Congresswoman Cori Bush from Missouri, who co-sponsored the legislation, said at the press conference that the existing carceral system and clemency process makes people “disappear.” She said the FIX Act would offer a solution.

“We’ve disappeared people — mothers, fathers, sons, daughters — and it’s a disgrace,” Bush said. “We are supposed to be better. I’d love to say we are better — we’re supposed to be better. We have not shown that yet.”

Catherine Sevcenko, senior legal counsel for the National Council for Incarcerated and Formerly Incarcerated Women and Girls, said she thinks the current system fails to function properly.

“The Supreme Court has repeatedly said that [clemency] is the solution to miscarriages of justice that the legal system can’t fix,” Sevcenko said at the press conference. “They say it is the fail-safe in our criminal justice system. So how is this so-called fail-safe working? It’s not. This emergency brake does nothing to stop the machinery of justice that crushes people and their families.”

Supporters of the legislation said it would especially help those in communities of color who are in the carceral system in the United States at a higher rate.

According to data from the Bureau of Prisons, about 38% of inmates in federal prisons are Black. According to the 2020 census, only about 14.2% of the U.S. population is Black.

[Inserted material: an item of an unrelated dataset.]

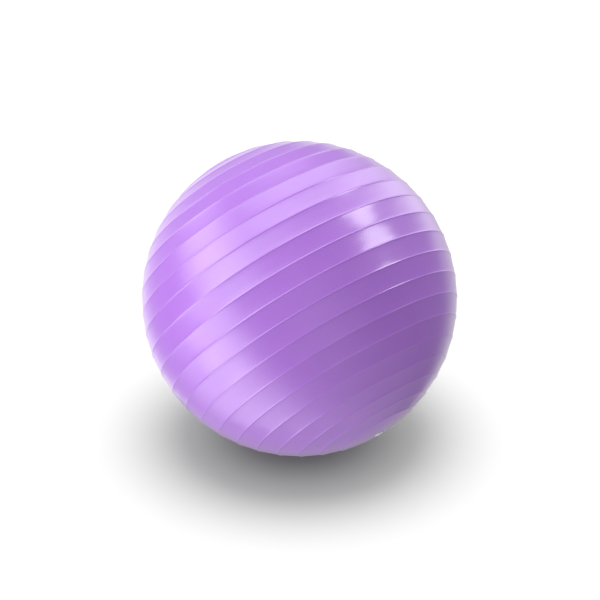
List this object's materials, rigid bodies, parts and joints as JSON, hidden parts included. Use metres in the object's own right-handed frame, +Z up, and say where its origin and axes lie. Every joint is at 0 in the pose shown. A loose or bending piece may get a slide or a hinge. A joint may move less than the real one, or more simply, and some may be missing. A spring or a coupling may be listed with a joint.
{
  "type": "ribbed inflatable exercise ball",
  "caption": "Large ribbed inflatable exercise ball for sitting, stretching and rolling, with a push-in plug that seals its air valve.",
  "frame": {"origin": "centre of the ball, as it rests on a floor", "axes": "+Z up; the ball's polar axis, through the valve, lies in the XZ plane and leaves towards +X, 41.25 degrees below level; Y is across it"},
  "size_m": [0.6486, 0.65, 0.6486],
  "materials": {
    "skin": "satin lilac soft vinyl",
    "seat": "satin lilac soft vinyl, same as the skin",
    "plug": "smooth white moulded plastic"
  },
  "bodies": {
    "ball": {"ball_skin": "skin", "valve_seat": "seat"},
    "plug": {"valve_plug": "plug"}
  },
  "joints": [
    {"name": "plug_pull", "type": "slide", "parent": "ball", "child": "plug", "axis": [0.7518, 0, -0.6593], "range_m": [0, 0.03]}
  ]
}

“We must either acknowledge that the carceral system is racist, or we must admit that we believe Black and Brown people are more criminal,” said Cynthia Roseberry, deputy director of policy at the ACLU, at the press conference.

Roseberry said she thinks the FIX Clemency Act would serve as a first step to address the impacts of racism on the criminal justice system.

“It reflects an evolution in thinking about the criminal legal system, and it removes the secrecy of whose thumb is tipping the scale when the balance is made in the application for clemency,” Roseberry said.

At the conference, Pressley said she expects the bill to receive bipartisan support, saying the issues behind many convictions go beyond party lines.

“There are many people who are incarcerated because we criminalize poverty, because we criminalize substance use disorder, because we criminalize mental health,” Pressley said. “Those are transcendent issues — urban, rural, suburban — that have nothing to do whether or not you have a ‘D’ or an ‘R’ in front of your name.”

As of Monday, the 18 co-sponsors on the bill were all Democrats.

At the press conference, Congressman Hakeem Jeffries, chair of the House Democratic Caucus, said the constitutional framers were imperfect.

“They didn’t promise a perfect country; however, they did promise a march toward a more perfect union, and that’s what the FIX Clemency Act represents — trying to perfect a system of justice that is imperfect right now,” Jeffries said.